• [Aim]
Reproduce the lines from the one bearing "bpy.context.scene.collection.children.link(collection)" through the one bearing "for corner in", inclusive. Copy them exactly; include no other line.

== Supplied material

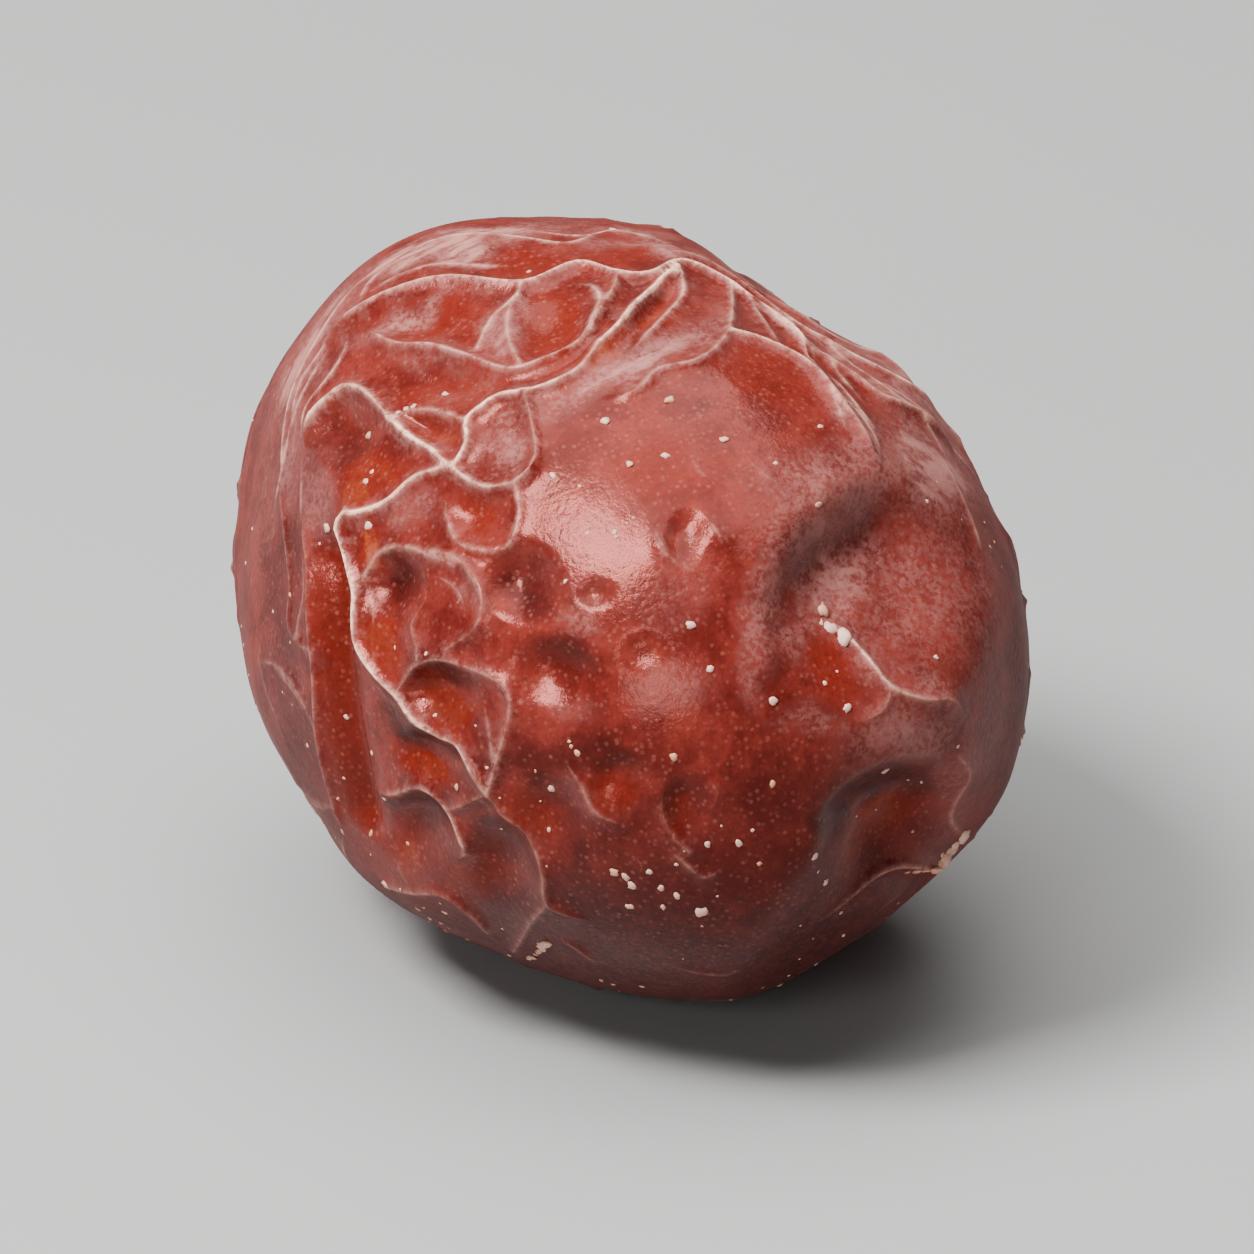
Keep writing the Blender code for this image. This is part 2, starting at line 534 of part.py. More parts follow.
def centre_over_origin(mesh):
    """Move the fruit so that the middle of its outline from above lies on the Z axis."""
    points = vertex_places(mesh)
    points[:, :2] -= (points[:, :2].min(axis=0) + points[:, :2].max(axis=0)) / 2
    points[points[:, 2] < FLAT_TOLERANCE, 2] = 0
    mesh.vertices.foreach_set("co", points.ravel())


def make_jujube():
    bpy.ops.mesh.primitive_ico_sphere_add(subdivisions=SPHERE_SUBDIVISIONS, radius=1)
    fruit = bpy.context.object
    fruit.name = "jujube"
    mesh = fruit.data
    mesh.name = "jujube"
    raise_skin(mesh)
    fewer = fruit.modifiers.new("Fewer triangles", "DECIMATE")
    fewer.ratio = TRIANGLES / len(mesh.polygons)
    fewer.use_collapse_triangulate = True
    bpy.ops.object.modifier_apply(modifier=fewer.name)
    centre_over_origin(mesh)
    mesh.materials.append(skin_material())
    mesh.shade_smooth()
    return fruit


def main():
    for old in list(bpy.data.objects):
        bpy.data.objects.remove(old)
    collection = bpy.data.collections.new("jujube")
    bpy.context.scene.collection.children.link(collection)
    fruit = make_jujube()
    for holder in list(fruit.users_collection):
        holder.objects.unlink(fruit)
    collection.objects.link(fruit)


main()
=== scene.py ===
import math

import bmesh
import bpy
import numpy as np
from mathutils import Matrix, Vector, noise


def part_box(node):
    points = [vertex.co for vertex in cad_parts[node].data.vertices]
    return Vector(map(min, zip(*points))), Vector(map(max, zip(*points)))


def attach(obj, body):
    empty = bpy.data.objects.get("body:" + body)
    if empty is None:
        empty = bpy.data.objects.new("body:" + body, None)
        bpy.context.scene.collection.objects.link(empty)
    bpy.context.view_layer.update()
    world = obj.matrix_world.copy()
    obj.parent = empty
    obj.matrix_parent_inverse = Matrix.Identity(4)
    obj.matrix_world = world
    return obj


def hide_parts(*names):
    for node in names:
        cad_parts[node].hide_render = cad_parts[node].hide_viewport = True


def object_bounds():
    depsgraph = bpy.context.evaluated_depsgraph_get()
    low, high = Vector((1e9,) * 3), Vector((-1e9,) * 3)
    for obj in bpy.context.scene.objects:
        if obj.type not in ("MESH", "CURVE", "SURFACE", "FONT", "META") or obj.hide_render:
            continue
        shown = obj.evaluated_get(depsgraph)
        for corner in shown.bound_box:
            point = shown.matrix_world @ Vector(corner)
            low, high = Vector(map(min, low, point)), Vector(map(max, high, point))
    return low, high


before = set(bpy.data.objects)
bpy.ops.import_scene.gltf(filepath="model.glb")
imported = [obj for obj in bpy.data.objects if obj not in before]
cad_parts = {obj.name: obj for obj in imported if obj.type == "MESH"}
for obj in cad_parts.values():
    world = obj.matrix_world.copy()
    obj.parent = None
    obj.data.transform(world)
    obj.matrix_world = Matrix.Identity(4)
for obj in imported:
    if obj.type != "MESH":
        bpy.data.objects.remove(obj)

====

• [Answer for the task]
    bpy.context.scene.collection.children.link(collection)
    fruit = make_jujube()
    for holder in list(fruit.users_collection):
        holder.objects.unlink(fruit)
    collection.objects.link(fruit)


main()
=== scene.py ===
import math

import bmesh
import bpy
import numpy as np
from mathutils import Matrix, Vector, noise


def part_box(node):
    points = [vertex.co for vertex in cad_parts[node].data.vertices]
    return Vector(map(min, zip(*points))), Vector(map(max, zip(*points)))


def attach(obj, body):
    empty = bpy.data.objects.get("body:" + body)
    if empty is None:
        empty = bpy.data.objects.new("body:" + body, None)
        bpy.context.scene.collection.objects.link(empty)
    bpy.context.view_layer.update()
    world = obj.matrix_world.copy()
    obj.parent = empty
    obj.matrix_parent_inverse = Matrix.Identity(4)
    obj.matrix_world = world
    return obj


def hide_parts(*names):
    for node in names:
        cad_parts[node].hide_render = cad_parts[node].hide_viewport = True


def object_bounds():
    depsgraph = bpy.context.evaluated_depsgraph_get()
    low, high = Vector((1e9,) * 3), Vector((-1e9,) * 3)
    for obj in bpy.context.scene.objects:
        if obj.type not in ("MESH", "CURVE", "SURFACE", "FONT", "META") or obj.hide_render:
            continue
        shown = obj.evaluated_get(depsgraph)
        for corner in shown.bound_box:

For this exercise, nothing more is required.